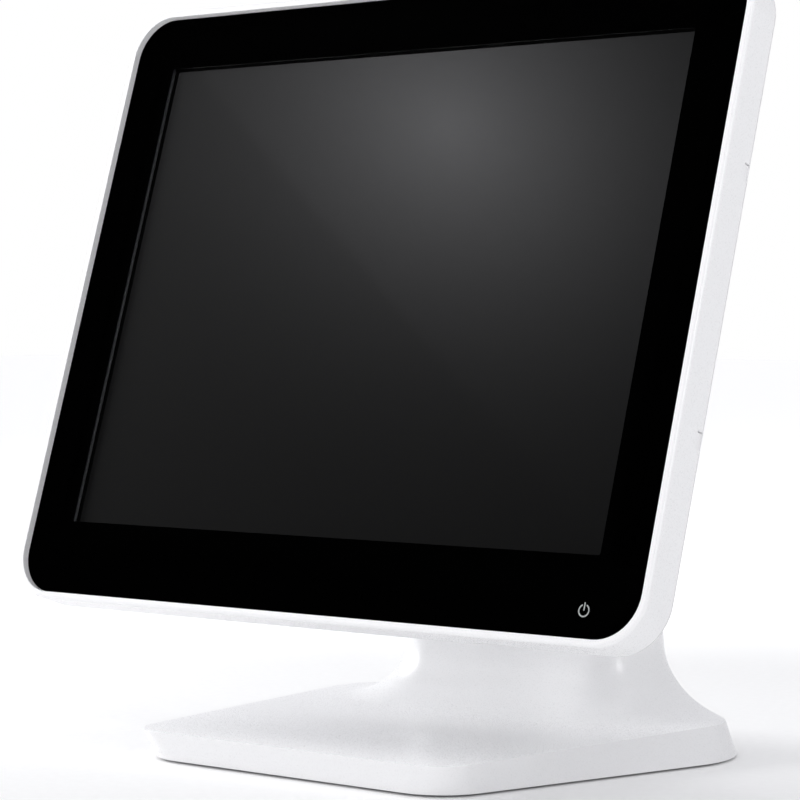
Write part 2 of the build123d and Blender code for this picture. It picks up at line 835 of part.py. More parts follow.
with BuildPart() as bracket_screws:
    with BuildSketch(behind(hump_back + bracket_thick)):
        with Locations((0, post_y)):
            with GridLocations(post_x_spacing, post_y_spacing, 2, 2):
                Circle(screw_head_ratio * post_screw_radius)
    extrude(amount=-bracket_screw_head)
    fillet(faces().sort_by(glass_axis)[0].edges(), bracket_screw_round)
    with BuildSketch(behind(hump_back + bracket_thick)):
        with Locations((0, post_y)):
            with GridLocations(post_x_spacing, post_y_spacing, 2, 2):
                Circle(post_screw_radius)
    extrude(amount=bracket_thick + post_screw_bite)
save(bracket_screws, "bracket_screws")

# Mainboard, held off the chassis so that the drive tray slides under it.
board_front = plate_back + board_gap
board_back = board_front + board_thick
board_centre = (0, board_y)
board_low = board_y - board_height / 2

with BuildPart() as board_standoffs:
    with BuildSketch(behind(plate_back)):
        with Locations(board_centre):
            with GridLocations(board_width - 2 * standoff_inset, board_height - 2 * standoff_inset, 2, 2):
                RegularPolygon(standoff_radius, 6)
    extrude(amount=-board_gap)
save(board_standoffs, "board_standoffs")

with BuildPart() as mainboard:
    with BuildSketch(behind(board_front)):
        with Locations(board_centre):
            RectangleRounded(board_width, board_height, board_corner)
        with Locations((0, post_y)):
            with GridLocations(post_x_spacing, post_y_spacing, 2, 2):
                Circle(post_radius + board_post_clear, mode=Mode.SUBTRACT)
    extrude(amount=-board_thick)
save(mainboard, "mainboard")

with BuildPart() as board_screws:
    with BuildSketch(behind(board_back)):
        with Locations(board_centre):
            with GridLocations(board_width - 2 * standoff_inset, board_height - 2 * standoff_inset, 2, 2):
                Circle(board_screw_head)
    extrude(amount=-screw_head)
save(board_screws, "board_screws")

with BuildPart() as processor:
    with BuildSketch(behind(board_back)):
        with Locations((processor_x, processor_y)):
            Rectangle(chip_size, chip_size)
    extrude(amount=-chip_thick)
save(processor, "processor")

with BuildPart() as heatsink:
    with BuildSketch(behind(board_back + chip_thick)):
        with Locations((processor_x, processor_y)):
            Rectangle(sink_size, sink_size)
    extrude(amount=-sink_base)
    with BuildSketch(behind(board_back + chip_thick + sink_base)):
        with Locations((processor_x, processor_y)):
            with GridLocations(sink_pitch, 1, sink_fins, 1):
                Rectangle(sink_fin, sink_size)
    extrude(amount=-sink_height)
save(heatsink, "heatsink")

with BuildPart() as memory_module:
    with BuildSketch(behind(board_back + memory_lift)):
        with Locations((memory_x, memory_y)):
            Rectangle(memory_width, memory_height)
    extrude(amount=-memory_thick)
save(memory_module, "memory_module")

with BuildPart() as memory_socket:
    with BuildSketch(behind(board_back)):
        with Locations((memory_x, memory_y - memory_height / 2 - socket_depth / 2)):
            Rectangle(socket_width, socket_depth)
        for side in (-1, 1):
            with Locations((memory_x + side * (memory_width + socket_arm) / 2, memory_y - socket_depth / 2)):
                Rectangle(socket_arm, memory_height + socket_depth)
    extrude(amount=-socket_thick)
save(memory_socket, "memory_socket")

# Connectors along the board's lower edge, mouths facing down.
port_wall = board_low - port_overhang
port_plane = Plane(origin=head_origin + up_screen * port_wall, x_dir=(1, 0, 0), z_dir=-up_screen)


def port_spot(x, height):
    """A connector's centre on the port plane: local Y there runs towards the glass."""
    return (x, -(board_back + height / 2))


with BuildPart() as usb_ports:
    for x in usb_x:
        with BuildSketch(port_plane):
            with Locations(port_spot(x, usb_height)):
                Rectangle(usb_width, usb_height)
        extrude(amount=-port_length)
        for row in (-1, 1):
            with BuildSketch(port_plane):
                with Locations((x, port_spot(x, usb_height)[1] + row * usb_height / 4)):
                    Rectangle(usb_width - 2 * usb_shell, usb_height / 2 - 2 * usb_shell)
                    Rectangle(usb_width - 2 * usb_tongue_inset, usb_tongue, mode=Mode.SUBTRACT)
            extrude(amount=-port_length + port_back, mode=Mode.SUBTRACT)
save(usb_ports, "usb_ports")

with BuildPart() as lan_port:
    with BuildSketch(port_plane):
        with Locations(port_spot(lan_x, lan_height)):
            Rectangle(lan_width, lan_height)
    extrude(amount=-port_length)
    with BuildSketch(port_plane):
        with Locations(port_spot(lan_x, lan_height)):
            Rectangle(lan_width - 2 * lan_side, lan_height - 2 * lan_end)
    extrude(amount=-port_length + port_back, mode=Mode.SUBTRACT)
save(lan_port, "lan_port")

with BuildPart() as serial_port:
    with BuildSketch(port_plane):
        with Locations(port_spot(serial_x, serial_height)):
            RectangleRounded(serial_width, serial_height, serial_corner)
    extrude(amount=-port_length / 2)
    with BuildSketch(port_plane):
        with Locations(port_spot(serial_x, serial_height)):
            RectangleRounded(serial_shell_width, serial_shell_height, serial_shell_corner)
    extrude(amount=port_overhang / 2)
    with BuildSketch(port_plane.offset(port_overhang / 2)):
        with Locations(port_spot(serial_x, serial_height)):
            RectangleRounded(
                serial_shell_width - 2 * serial_shell, serial_shell_height - 2 * serial_shell,
                serial_shell_corner - serial_shell,
            )
    extrude(amount=-port_length / 2, mode=Mode.SUBTRACT)
save(serial_port, "serial_port")

with BuildPart() as dc_inlet:
    with BuildSketch(port_plane):
        with Locations(port_spot(dc_x, dc_size)):
            Rectangle(dc_size, dc_size)
    extrude(amount=-port_length)
    with BuildSketch(port_plane):
        with Locations(port_spot(dc_x, dc_size)):
            Circle(dc_bore)
            Circle(dc_pin, mode=Mode.SUBTRACT)
    extrude(amount=-port_length + port_back, mode=Mode.SUBTRACT)
save(dc_inlet, "dc_inlet")

with BuildPart() as port_bracket:
    with BuildSketch(port_plane):
        with Locations((0, -(board_front + port_window / 2))):
            Rectangle(port_plate_width, port_window - 2 * part_clear)
        with Locations(*[port_spot(x, usb_height) for x in usb_x]):
            Rectangle(usb_width + 2 * port_clear, usb_height + 2 * port_clear, mode=Mode.SUBTRACT)
        with Locations(port_spot(lan_x, lan_height)):
            Rectangle(lan_width + 2 * port_clear, lan_height + 2 * port_clear, mode=Mode.SUBTRACT)
        with Locations(port_spot(serial_x, serial_height)):
            Rectangle(serial_width + 2 * port_clear, serial_height + 2 * port_clear, mode=Mode.SUBTRACT)
        with Locations(port_spot(dc_x, dc_size)):
            Rectangle(dc_size + 2 * port_clear, dc_size + 2 * port_clear, mode=Mode.SUBTRACT)
    extrude(amount=-port_plate_thick)
    with BuildSketch(behind(board_front)):
        for side in (-1, 1):
            with Locations((side * (port_plate_width + board_width + 2 * part_clear) / 4, port_wall + port_ear_length / 2)):
                Rectangle((port_plate_width - board_width) / 2 - part_clear, port_ear_length)
    extrude(amount=-port_plate_thick)
save(port_bracket, "port_bracket")

# Drive tray: pulls out of the head's right side.
tray_front = plate_back + tray_gap

with BuildPart() as drive_tray:
    with BuildSketch(behind(tray_front)):
        with Locations((tray_outer - tray_length / 2, tray_y)):
            Rectangle(tray_length, tray_width)
    extrude(amount=-tray_floor)
    with BuildSketch(behind(tray_front)):
        with Locations((tray_outer - tray_length / 2, tray_y)):
            Rectangle(tray_length, tray_width)
            Rectangle(tray_length, tray_width - 2 * tray_wall, mode=Mode.SUBTRACT)
    extrude(amount=-tray_thick)
    with BuildSketch(behind(tray_front)):
        with Locations((tray_outer - tray_front_thick / 2, tray_y)):
            Rectangle(tray_front_thick, tray_width)
    extrude(amount=-tray_thick)
    with BuildSketch(behind(tray_front + tray_thick / 2)):
        with Locations((tray_outer + tray_grip / 2, tray_y)):
            Rectangle(tray_grip, tray_grip_width)
    extrude(amount=-tray_grip_thick)
save(drive_tray, "drive_tray")

with BuildPart() as storage_drive:
    with BuildSketch(behind(tray_front + tray_floor)):
        with Locations((tray_outer - tray_front_thick - drive_clear - drive_length / 2, tray_y)):
            RectangleRounded(drive_length, drive_width, drive_corner)
    extrude(amount=-drive_thick)
save(storage_drive, "storage_drive")

guide_x = tray_outer - tray_length / 2 - guide_short
guide_off = tray_width / 2 + guide_clear + guide_thick / 2

with BuildPart() as drive_guides:
    with BuildSketch(behind(plate_back)):
        for side in (-1, 1):
            with Locations((guide_x, tray_y + side * guide_off)):
                Rectangle(tray_length - 2 * guide_short, guide_thick)
    extrude(amount=-tray_thick - tray_gap)
save(drive_guides, "drive_guides")

with BuildPart() as touch_controller:
    with BuildSketch(behind(plate_back + controller_lift)):
        with Locations((controller_x, controller_y)):
            Rectangle(controller_width, controller_height)
    extrude(amount=-board_thick)
    with BuildSketch(behind(plate_back)):
        with Locations((controller_x, controller_y)):
            with GridLocations(
                controller_width - 2 * controller_inset, controller_height - 2 * controller_inset, 2, 2
            ):
                Circle(controller_peg)
    extrude(amount=-controller_lift)
    with BuildSketch(behind(plate_back + controller_lift + board_thick)):
        with Locations((controller_x, controller_y)):
            Rectangle(controller_chip, controller_chip)
    extrude(amount=-controller_chip_thick)
save(touch_controller, "touch_controller")

with BuildPart() as speakers:
    for side in (-1, 1):
        with BuildSketch(behind(plate_back)):
            with Locations((side * speaker_x, speaker_y)):
                RectangleRounded(speaker_length, speaker_width, speaker_corner)
        extrude(amount=-speaker_thick)
        with BuildSketch(behind(plate_back + speaker_thick)):
            with Locations((side * speaker_x, speaker_y)):
                SlotOverall(speaker_length - 2 * cone_inset, speaker_width - cone_inset)
        extrude(amount=-cone_rise)
save(speakers, "speakers")


# Rear cover: white ABS, a sloped pan with a hump for the board.
def cover_volume(wall=0.0):
    with BuildPart() as cover:
        with BuildSketch(behind(frame_depth)):
            RectangleRounded(
                frame_width - 2 * (cover_seam + wall), frame_height - 2 * (cover_seam + wall),
                frame_radius - cover_seam - wall,
            )
        with BuildSketch(behind(frame_depth + cover_slope_depth - wall)):
            RectangleRounded(
                frame_width - 2 * (cover_slope_inset + wall), frame_height - 2 * (cover_slope_inset + wall),
                frame_radius - wall,
            )
        loft(ruled=True)
        with BuildSketch(behind(frame_depth + hump_root)):
            with Locations((0, -hump_below_centre)):
                RectangleRounded(hump_width - 2 * wall, hump_height - 2 * wall, hump_radius - wall)
        with BuildSketch(behind(hump_back - wall)):
            with Locations((0, -hump_below_centre)):
                RectangleRounded(
                    hump_width - 2 * (hump_draft + wall), hump_height - 2 * (hump_draft + wall),
                    hump_radius - wall,
                )
        loft(ruled=True)
        fillet(faces().sort_by(glass_axis)[0].edges(), hump_edge - wall)
    return cover.part


with BuildPart() as rear_cover:
    add(cover_volume())
    add(cover_volume(cover_wall), mode=Mode.SUBTRACT)
    with BuildSketch(behind(frame_depth)):
        with Locations((0, vent_y)):
            with GridLocations(vent_pitch, 1, vent_count, 1):
                SlotOverall(vent_length, vent_width, rotation=90)
    extrude(amount=-hump_back, mode=Mode.SUBTRACT)
    with BuildSketch(behind(frame_depth)):
        for side in (-1, 1):
            with Locations((side * speaker_x, speaker_y)):
                with GridLocations(grille_pitch, 1, grille_count, 1):
                    SlotOverall(grille_length, vent_width, rotation=90)
    extrude(amount=-hump_back, mode=Mode.SUBTRACT)
    with BuildSketch(port_plane.offset(hump_height)):
        with Locations((0, -(board_front + port_window / 2))):
            RectangleRounded(port_plate_width + 2 * port_window_margin, port_window, port_window_corner)
    extrude(amount=-hump_height - port_window_depth, mode=Mode.SUBTRACT)
    with BuildSketch(behind(tray_front - part_clear)):
        with Locations((tray_outer, tray_y)):
            Rectangle(2 * cover_slope_inset, tray_width + 2 * part_clear)
    extrude(amount=-tray_thick - 2 * part_clear, mode=Mode.SUBTRACT)
    with BuildSketch(behind(hump_back)):
        with Locations((0, post_y)):
            with GridLocations(post_x_spacing, post_y_spacing, 2, 2):
                Circle(post_radius + post_clear)
    extrude(amount=cover_wall, mode=Mode.SUBTRACT)
    for x, y in cover_screw_spots:
        with BuildSketch(behind(plate_back)):
            with Locations((x, y)):
                Circle(cover_boss_radius)
                Circle(cover_screw_radius, mode=Mode.SUBTRACT)
        extrude(amount=-cover_boss_length)
        with BuildSketch(behind(hump_back)):
            with Locations((x, y)):
                Circle(cover_screw_radius)
        extrude(amount=hump_back - frame_depth, mode=Mode.SUBTRACT)
save(rear_cover, "rear_cover")

with BuildPart() as cover_screws:
    for x, y in cover_screw_spots:
        with BuildSketch(behind(frame_depth + cover_slope_depth)):
            with Locations((x, y)):
                Circle(screw_head_ratio * cover_screw_radius)
        extrude(amount=-screw_head)
        with BuildSketch(behind(frame_depth + cover_slope_depth)):
            with Locations((x, y)):
                Circle(cover_screw_radius)
        extrude(amount=frame_depth + cover_slope_depth - plate_back)
save(cover_screws, "cover_screws")
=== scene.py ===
import json
from math import cos, radians, sin

import bmesh
import bpy
from mathutils import Matrix, Vector

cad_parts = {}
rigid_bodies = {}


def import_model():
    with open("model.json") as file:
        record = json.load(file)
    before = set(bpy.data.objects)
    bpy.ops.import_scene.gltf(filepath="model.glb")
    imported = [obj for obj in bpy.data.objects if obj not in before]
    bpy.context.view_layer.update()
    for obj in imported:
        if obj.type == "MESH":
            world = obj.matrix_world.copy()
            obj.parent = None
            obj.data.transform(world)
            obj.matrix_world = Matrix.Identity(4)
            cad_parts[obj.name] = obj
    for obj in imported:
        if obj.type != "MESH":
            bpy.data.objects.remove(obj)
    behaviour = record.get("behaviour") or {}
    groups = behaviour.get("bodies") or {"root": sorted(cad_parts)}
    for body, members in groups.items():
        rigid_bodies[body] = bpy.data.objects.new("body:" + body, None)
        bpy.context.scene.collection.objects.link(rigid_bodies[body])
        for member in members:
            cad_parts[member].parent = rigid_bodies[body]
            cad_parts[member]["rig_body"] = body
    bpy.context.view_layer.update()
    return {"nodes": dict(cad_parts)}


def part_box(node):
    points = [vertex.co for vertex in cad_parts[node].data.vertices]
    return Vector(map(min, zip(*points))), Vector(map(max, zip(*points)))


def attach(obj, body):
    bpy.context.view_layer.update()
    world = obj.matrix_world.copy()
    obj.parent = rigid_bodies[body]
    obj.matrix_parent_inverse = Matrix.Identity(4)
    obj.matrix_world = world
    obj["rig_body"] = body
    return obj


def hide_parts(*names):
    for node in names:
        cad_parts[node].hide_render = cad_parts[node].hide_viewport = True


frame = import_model()
mm = 0.001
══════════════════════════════
> _Instructions to follow_: Without changing anything, quote the lines from the top of the data to the line that contains "board_low = board_y - board_height / 2", including that line.

> _Solution for this problem_:
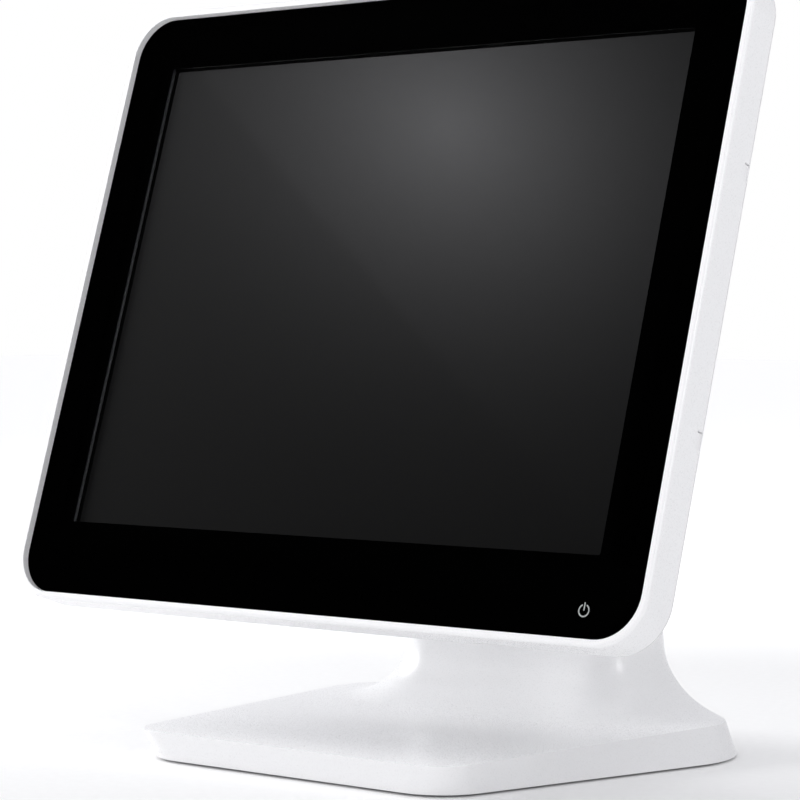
Write part 2 of the build123d and Blender code for this picture. It picks up at line 835 of part.py. More parts follow.
with BuildPart() as bracket_screws:
    with BuildSketch(behind(hump_back + bracket_thick)):
        with Locations((0, post_y)):
            with GridLocations(post_x_spacing, post_y_spacing, 2, 2):
                Circle(screw_head_ratio * post_screw_radius)
    extrude(amount=-bracket_screw_head)
    fillet(faces().sort_by(glass_axis)[0].edges(), bracket_screw_round)
    with BuildSketch(behind(hump_back + bracket_thick)):
        with Locations((0, post_y)):
            with GridLocations(post_x_spacing, post_y_spacing, 2, 2):
                Circle(post_screw_radius)
    extrude(amount=bracket_thick + post_screw_bite)
save(bracket_screws, "bracket_screws")

# Mainboard, held off the chassis so that the drive tray slides under it.
board_front = plate_back + board_gap
board_back = board_front + board_thick
board_centre = (0, board_y)
board_low = board_y - board_height / 2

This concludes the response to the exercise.